The question for us is this:  are we spiritually awake and ready for that day?  Will we hand our soul over to the Lord and say:  Lord, this is yours!  You have created and redeemed it by the blood of your Son and by the power of Holy Spirit made it your own in Holy Baptims?  Or will it be taken from us by force of judgment and condemnation and cast into the eternal, terrible fires of hell?  Eternity is what is at stake and that is why Jesus says to us:  You must be ready, for the Son of Man is coming at an hour you do not expect.
This morning we have heard the call of Jesus to be ready for his return.  We know that it will be certain but unexpected.  We have been warned that others have turned a deaf ear to this call in the past and we know our own tendency to get caught up in daily life to the detriment of our soul. 

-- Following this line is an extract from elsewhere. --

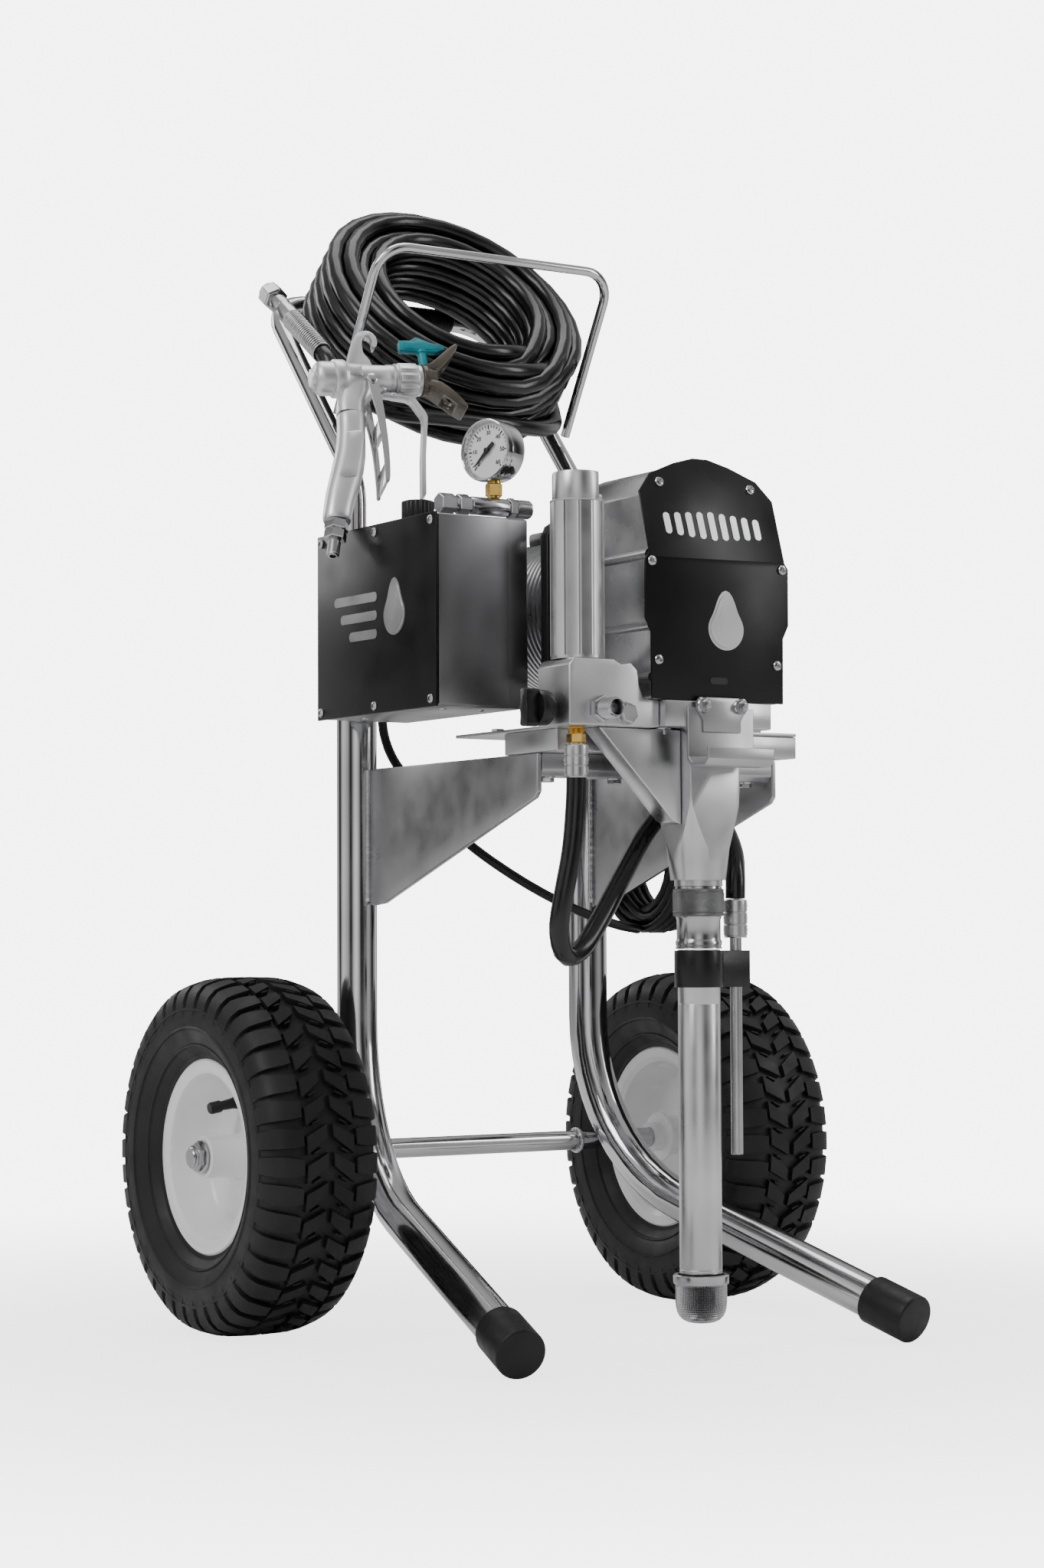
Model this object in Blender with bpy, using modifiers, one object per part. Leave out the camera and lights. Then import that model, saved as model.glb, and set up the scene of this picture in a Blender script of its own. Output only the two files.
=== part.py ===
"""Airless paint sprayer on a two-wheeled cart, in metres, +Z up, front towards -Y."""

from math import atan2, cos, pi, radians, sin, sqrt, tan

import bmesh
import bpy
from mathutils import Matrix, Vector

# ---- driving dimensions -------------------------------------------------------------------------
AXLE_Y = 0.1175            # the axle's place, so that the whole object is centred on the origin
GAP = 0.0003               # kept between pieces that touch

TYRE_RADIUS = 0.165        # a 13 x 5.00-6 wheel
TYRE_HALF_WIDTH = 0.059
WHEEL_X = 0.2542
RIM_HALF_WIDTH = 0.0418
WHEEL_STEPS = 36
AXLE_RADIUS = 0.009525
AXLE_HALF_LENGTH = 0.309

POST_X = 0.1319
POST_Y = 0.006
POST_TOP_Z = 0.735
POST_RADIUS = 0.01905
LEG_CORNER_Z = 0.150
LEG_BEND_RADIUS = 0.187
FOOT_X = 0.2089
FOOT_Y = -0.403
CAP_RADIUS = 0.0223
CAP_LENGTH = 0.050
CAP_WALL = 0.003

ARM_RADIUS = 0.009525
ARM_CORNER_Z = 0.802
BAR_Y = 0.185
BAR_Z = 1.0095
HOOP_RADIUS = 0.00475

GUSSET_X = (0.125, 0.1298)
GUSSET_TOP_Z = 0.5255
GUSSET_FRONT_Y = -0.309

BOX_X = (-0.1872, -0.092)
BOX_Y = (-0.237, -0.023)
BOX_Z = (0.570, 0.741)
SHEET = 0.002

TEE_Y = -0.150
TEE_Z = 0.7635
GAUGE_AT = (-0.074, TEE_Y, 0.8155)
GAUGE_FACING = Vector((-0.954, -0.300, 0.0)).normalized()
GAUGE_RADIUS = 0.0295

PUMP_Y = -0.3665
YOKE_Z = (0.546, 0.569)
YOKE_Y = (-0.399, -0.340)
COVER_BEND_Z = 0.697
COVER_LEAN = radians(16.5)
COVER_THICK = 0.0026
COVER_Y = -0.3964
HOUSING_BACK_Y = -0.2625
CRANK_Z = 0.640
MOTOR_Z = 0.664
MOTOR_RADIUS = 0.072

FILTER_AT = (-0.125, -0.366)
RETURN_X = 0.040

GUN_AT = Vector((-0.183, -0.025, 0.893))
GUN_FORWARD = Vector((0.97, -0.23, 0.03))
GUN_UP = Vector((0.06, 0.38, 0.92))
TRIGGER_PIVOT = (0.0534, 0.0125)
TIP_STEM_AT = 0.100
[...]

And so how do we get ready to welcome the Lord as the babe of Bethlehem and the One who is present among us in Word and Sacrament and our Judge on the last Day?  We repent of our sins.  And we turn in faith to Jesus Christ to receive the forgiveness he won for us on the cross.  We come to church and listen to what Jesus has to say to us receive his body and blood in Holy Communion.  We put flesh and bone on our faith by doing those good works he has planned for us to do. 
God grant us a day of grace and the Spirit’s help so that we can be prepared to meet the Son of Man!